Studying is the time of greatest freedom in an adult’s life. You’re not bond to opinions of parents at home or teachers at school. You’re your own boss. You’re in charge. This is even true if you need to focus on a side hustle or care for a family member in the midst of your studies. The intellectual freedom is greatest for students.
Studying will soon be passed. All too soon, you’ll be done filling your head with data, theories, companians’ input or professors’ interesting or possibly boring talks. You’ll be carrying responsibility to help a company grow. You’ll be exposed to tensions, different expectations and new fears. A whole different lifestyle. It might be everything – except for studies.
Lifelong learning. Studying while in an employed position is possible but differs from ‘only’ studying. In the work life, you’d find the idea of returning to study refreshing. Once you’ll be coming from the perspective of a 9/5 job or full responsibility for a company or family, studying comes close to leisure time.
Studying as a priviledge in developed societies. You’re in the position of dealing with a luxury problem. Having time and financial means to study is the top of personal freedom guaranteed by freedom in society, financial security by a family background and educational opportunities present. All of these represent a dream longed for from the perspective of the majority of young adults. These are born into poor social conditions in less fortuned circumstances than yours, possibly.
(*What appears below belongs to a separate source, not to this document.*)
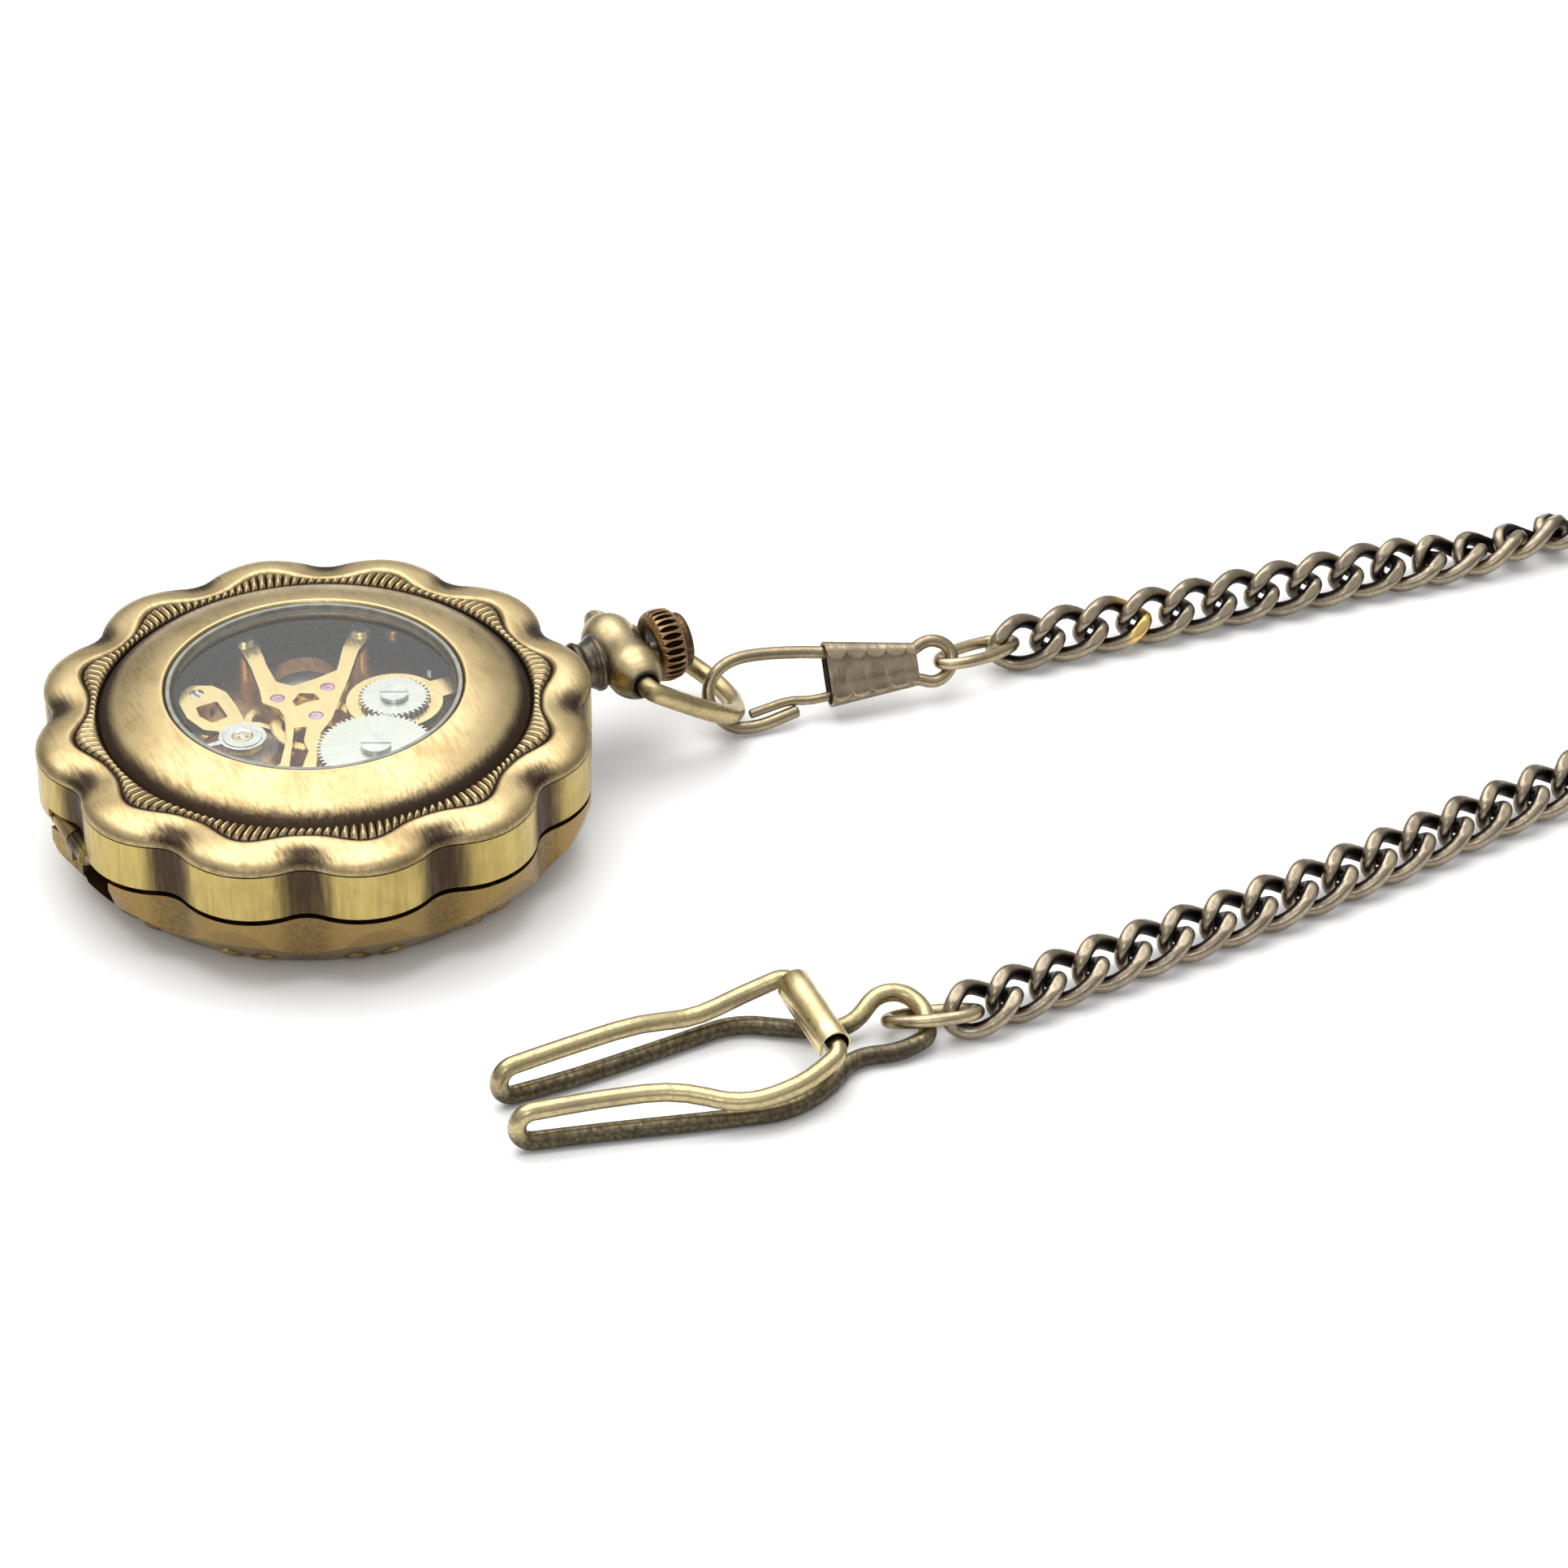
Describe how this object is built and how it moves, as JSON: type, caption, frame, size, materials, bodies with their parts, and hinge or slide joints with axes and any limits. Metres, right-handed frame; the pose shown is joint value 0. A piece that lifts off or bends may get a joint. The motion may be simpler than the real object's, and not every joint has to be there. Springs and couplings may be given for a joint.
{
  "type": "pocket watch",
  "caption": "Hunter-case mechanical pocket watch with scalloped bronze case, display back, bow, swivel clasp, curb chain and belt clip.",
  "frame": {"origin": "centre of the round case on the table plane, the watch lying face down on its front cover", "axes": "+Z out of the display back, +Y from the case centre to the pendant and crown, lid hinge at -Y"},
  "size_m": [0.0767, 0.1603, 0.0144],
  "materials": {
    "case_bronze": "brushed antique bronze with dark recesses",
    "crown_bronze": "worn copper brown",
    "dark_bronze": "dark patina",
    "crystal": "polished mineral glass",
    "gasket": "grey sealing ring",
    "steel": "polished steel",
    "blued_steel": "blued steel",
    "dial_enamel": "white enamel dial with black painted marks",
    "copper_plate": "brushed copper toned plate",
    "gilt": "gilt brass",
    "nickel_wheel": "sunburst nickel",
    "ruby": "polished synthetic ruby",
    "chain_brass": "antique brass"
  },
  "bodies": {
    "case": {"case_band": "case_bronze", "back_cover": "case_bronze", "back_crystal": "crystal", "back_crystal_gasket": "gasket", "front_bezel": "case_bronze", "front_crystal": "crystal", "dial": "dial_enamel", "movement_ring": "dark_bronze", "case_screws": "steel", "pendant_neck": "dark_bronze", "pendant_head": "case_bronze", "hinge_pin": "steel", "lid_spring": "steel", "main_plate": "copper_plate", "train_bridge": "gilt", "barrel_bridge": "gilt", "balance_cock": "gilt", "bridge_jewels": "ruby", "movement_screws": "steel", "shock_setting": "steel", "click_spring": "steel"},
    "front_cover": {"front_cover": "case_bronze"},
    "lid_catch": {"lid_catch": "steel"},
    "winding_pinion": {"winding_pinion": "steel"},
    "stem_and_crown": {"winding_stem": "steel", "crown": "crown_bronze"},
    "clutch_wheel": {"clutch_wheel": "steel"},
    "setting_lever": {"setting_lever": "steel"},
    "crown_wheel": {"crown_wheel": "nickel_wheel"},
    "ratchet": {"ratchet_wheel": "nickel_wheel", "ratchet_screw": "steel", "barrel_arbor": "steel"},
    "click": {"click": "steel"},
    "barrel": {"barrel": "gilt", "mainspring": "steel"},
    "second_wheel": {"second_wheel": "gilt"},
    "third_wheel": {"third_wheel": "gilt"},
    "fourth_wheel": {"fourth_wheel": "gilt"},
    "escape_wheel": {"escape_wheel": "steel"},
    "pallet_fork": {"pallet_fork": "steel"},
    "balance": {"balance_wheel": "gilt", "hairspring": "steel"},
    "regulator": {"regulator": "steel"},
    "minute_work": {"cannon_pinion": "steel", "minute_hand": "blued_steel"},
    "hour_work": {"hour_wheel": "gilt", "hour_hand": "blued_steel"},
    "minute_wheel": {"minute_wheel": "gilt"},
    "bow": {"bow": "case_bronze"},
    "clasp": {"clasp_hook": "chain_brass", "clasp_sleeve": "chain_brass"},
    "clasp_gate": {"clasp_gate": "chain_brass"},
    "clasp_ring": {"clasp_ring": "chain_brass"},
    "chain_on_edge": {"chain_on_edge": "chain_brass"},
    "chain_upper": {"chain_upper": "chain_brass"},
    "chain_turn": {"chain_turn": "chain_brass"},
    "chain_lower": {"chain_lower": "chain_brass"},
    "clip_ring": {"clip_ring": "chain_brass"},
    "clip": {"clip_wire": "chain_brass"},
    "clip_roller": {"clip_roller": "chain_brass"}
  },
  "joints": [
    {"name": "lid_hinge", "type": "hinge", "parent": "case", "child": "front_cover", "pos_m": [0, -0.0219, 0.0066], "axis": [-1, 0, 0], "range_deg": [0, 95]},
    {"name": "catch_slide", "type": "slide", "parent": "case", "child": "lid_catch", "axis": [0, -1, 0], "range_m": [0, 0.0004], "stiffness_N_per_m": 200},
    {"name": "crown_turn", "type": "hinge", "parent": "case", "child": "winding_pinion", "pos_m": [0, 0.0075, 0.00895], "axis": [0, 1, 0], "continuous": true},
    {"name": "stem_pull", "type": "slide", "parent": "winding_pinion", "child": "stem_and_crown", "axis": [0, 1, 0], "range_m": [0, 0.001]},
    {"name": "clutch_slide", "type": "slide", "parent": "winding_pinion", "child": "clutch_wheel", "axis": [0, 1, 0], "range_m": [-0.0008, 0]},
    {"name": "setting_lever_rock", "type": "hinge", "parent": "case", "child": "setting_lever", "pos_m": [-0.0037, 0.0118, 0.0096], "axis": [0, 0, 1], "range_deg": [0, 7.5]},
    {"name": "crown_wheel_turn", "type": "hinge", "parent": "case", "child": "crown_wheel", "pos_m": [0.00227, 0.00613, 0.0125], "axis": [0, 0, 1], "continuous": true},
    {"name": "ratchet_turn", "type": "hinge", "parent": "case", "child": "ratchet", "pos_m": [0.00846, 0.00189, 0.0125], "axis": [0, 0, 1], "continuous": true},
    {"name": "click_rock", "type": "hinge", "parent": "case", "child": "click", "pos_m": [0.0138, 0.0061, 0.0124], "axis": [0, 0, 1], "range_deg": [0, 8], "stiffness_Nm_per_rad": 0.0002},
    {"name": "fourth_wheel_turn", "type": "hinge", "parent": "case", "child": "fourth_wheel", "pos_m": [-0.00227, -0.00242, 0.00985], "axis": [0, 0, 1], "continuous": true},
    {"name": "third_wheel_turn", "type": "hinge", "parent": "case", "child": "third_wheel", "pos_m": [-0.00201, 0.00193, 0.0104], "axis": [0, 0, 1], "continuous": true},
    {"name": "second_wheel_turn", "type": "hinge", "parent": "case", "child": "second_wheel", "pos_m": [0.00144, -0.0005, 0.0112], "axis": [0, 0, 1], "continuous": true},
    {"name": "barrel_turn", "type": "hinge", "parent": "case", "child": "barrel", "pos_m": [0.00846, 0.00189, 0.0102], "axis": [0, 0, 1], "continuous": true},
    {"name": "escape_wheel_turn", "type": "hinge", "parent": "case", "child": "escape_wheel", "pos_m": [-0.0013, -0.00547, 0.0102], "axis": [0, 0, 1], "continuous": true},
    {"name": "pallet_rock", "type": "hinge", "parent": "case", "child": "pallet_fork", "pos_m": [-0.00045, -0.00745, 0.0102], "axis": [0, 0, 1], "range_deg": [-4, 4]},
    {"name": "balance_swing", "type": "hinge", "parent": "case", "child": "balance", "pos_m": [0.0019, -0.00718, 0.0108], "axis": [0, 0, 1], "range_deg": [-270, 270], "stiffness_Nm_per_rad": 0.000001, "deforming": ["hairspring"]},
    {"name": "regulator_turn", "type": "hinge", "parent": "case", "child": "regulator", "pos_m": [0.0019, -0.00718, 0.01235], "axis": [0, 0, 1], "range_deg": [-12, 12]},
    {"name": "minute_hand_turn", "type": "hinge", "parent": "case", "child": "minute_work", "pos_m": [0, 0, 0.007], "axis": [0, 0, 1], "continuous": true},
    {"name": "minute_wheel_turn", "type": "hinge", "parent": "case", "child": "minute_wheel", "pos_m": [-0.0026, 0.0015, 0.0075], "axis": [0, 0, 1], "continuous": true},
    {"name": "hour_hand_turn", "type": "hinge", "parent": "case", "child": "hour_work", "pos_m": [0, 0, 0.007], "axis": [0, 0, 1], "continuous": true},
    {"name": "bow_swing", "type": "hinge", "parent": "case", "child": "bow", "pos_m": [0, 0.0277, 0.00895], "axis": [1, 0, 0], "range_deg": [-15, 100]},
    {"name": "clasp_swing", "type": "hinge", "parent": "bow", "child": "clasp", "pos_m": [0.00242, 0.0375, 0.00205], "axis": [0, 0, 1], "range_deg": [0, 8]},
    {"name": "gate_open", "type": "hinge", "parent": "clasp", "child": "clasp_gate", "pos_m": [0.00425, 0.04781, 0.00225], "axis": [0.8041, -0.1563, 0.5736], "range_deg": [-8, 0], "stiffness_Nm_per_rad": 0.001},
    {"name": "ring_swing", "type": "hinge", "parent": "clasp", "child": "clasp_ring", "pos_m": [0.0049, 0.056, 0.0033], "axis": [0, 0, 1], "range_deg": [0, 8]},
    {"name": "chain_bend_a", "type": "hinge", "parent": "clasp_ring", "child": "chain_on_edge", "pos_m": [0.0043, 0.0619, 0.0023], "axis": [0, 0, 1], "range_deg": [0, 8]},
    {"name": "chain_bend_b", "type": "hinge", "parent": "chain_on_edge", "child": "chain_upper", "pos_m": [0.00766, 0.09845, 0.0022], "axis": [0, 0, 1], "range_deg": [0, 8]},
    {"name": "chain_bend_c", "type": "hinge", "parent": "chain_upper", "child": "chain_turn", "pos_m": [0.01078, 0.12649, 0.002], "axis": [0, 0, 1], "range_deg": [0, 6]},
    {"name": "chain_bend_d", "type": "hinge", "parent": "chain_turn", "child": "chain_lower", "pos_m": [0.03916, 0.11942, 0.002], "axis": [0, 0, 1], "range_deg": [0, 6]},
    {"name": "clip_ring_swing", "type": "hinge", "parent": "chain_lower", "child": "clip_ring", "pos_m": [0.0487, 0.0344, 0.0019], "axis": [0, 0, 1], "range_deg": [0, 8]},
    {"name": "clip_swing", "type": "hinge", "parent": "clip_ring", "child": "clip", "pos_m": [0.047, 0.0316, 0.0016], "axis": [0, 0, 1], "range_deg": [0, 8]},
    {"name": "roller_turn", "type": "hinge", "parent": "clip", "child": "clip_roller", "pos_m": [0.0466, 0.0229, 0.0045], "axis": [0.9974, -0.0725, 0], "range_deg": [-60, 60]}
  ],
  "couplings": [
    {"joint": "clutch_slide", "follows": "stem_pull", "ratio": -0.8},
    {"joint": "setting_lever_rock", "follows": "stem_pull", "rad_per_m": 130},
    {"joint": "crown_wheel_turn", "follows": "crown_turn", "ratio": -0.66667},
    {"joint": "ratchet_turn", "follows": "crown_turn", "ratio": 0.4},
    {"joint": "third_wheel_turn", "follows": "fourth_wheel_turn", "ratio": -0.13333},
    {"joint": "second_wheel_turn", "follows": "fourth_wheel_turn", "ratio": 0.016667},
    {"joint": "barrel_turn", "follows": "fourth_wheel_turn", "ratio": -0.0025},
    {"joint": "escape_wheel_turn", "follows": "fourth_wheel_turn", "ratio": -10},
    {"joint": "minute_wheel_turn", "follows": "minute_hand_turn", "ratio": -0.33333},
    {"joint": "hour_hand_turn", "follows": "minute_hand_turn", "ratio": 0.083333}
  ]
}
Their societies may not be developed at all. Even if emerging, the overall conditions for a proper education are far from the experiences of adults in developed countries. Oftentimes, there is no freedom to choose a formation or worse, no access to education, at all. Let this motivate you to understand how to study effectively and investing in your own current studies. Don’t be satisfied with less but your dedication, your time, your work.